When Carol Abar found out about the abuse, she immediately filed for divorce but since the rape charges were brought in later, she was forced to pay a $1,300 alimony every month because she made more money than him.

"The judge told me I had no proof. It was my word against him," the woman explained, noting that she had paid him $22,000 in total over the years. "He had been raping her since she was little, since I got married to him."

Ed Abar was finally sentenced to more than a year in prison last year after striking a plea deal with the court, which stopped the spousal support. Now that he is free, however, the man wants to reinstate that support.

 "Under the law, he is entitled to some relief from the higher income producing spouse, so that the marital standard of living can be maintained," said his lawyer, Sherry Collins.
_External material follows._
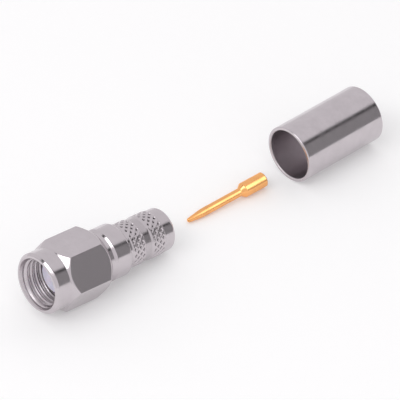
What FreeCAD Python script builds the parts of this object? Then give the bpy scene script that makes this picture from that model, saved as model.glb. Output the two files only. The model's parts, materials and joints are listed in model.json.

Carol Abar commented, "He victimized a little girl all these years and I have to pay him for that behavior … it just doesn't make sense to me."

Even though Abar is now a registered sex offender and convicted of child abuse, California law only takes into consideration domestic abuse between couples when deciding spousal support. The couple did not have serious incidents while married.

"It's remotely possible and that concerns myself and it should concern those people in California that have similar situations," Uhl said, noting that Ed Abar might be successful in his petition.

Laws relating to rape victims have come under scrutiny in the U.S. before as well. Last year, following the controversial remarks on "legitimate rape" by Rep. Todd Akin (R-Mo.), a Chicago lawyer exposed a gap in the legal system of 31 states that allows men to exercise custodial rights over children they have fathered through rape.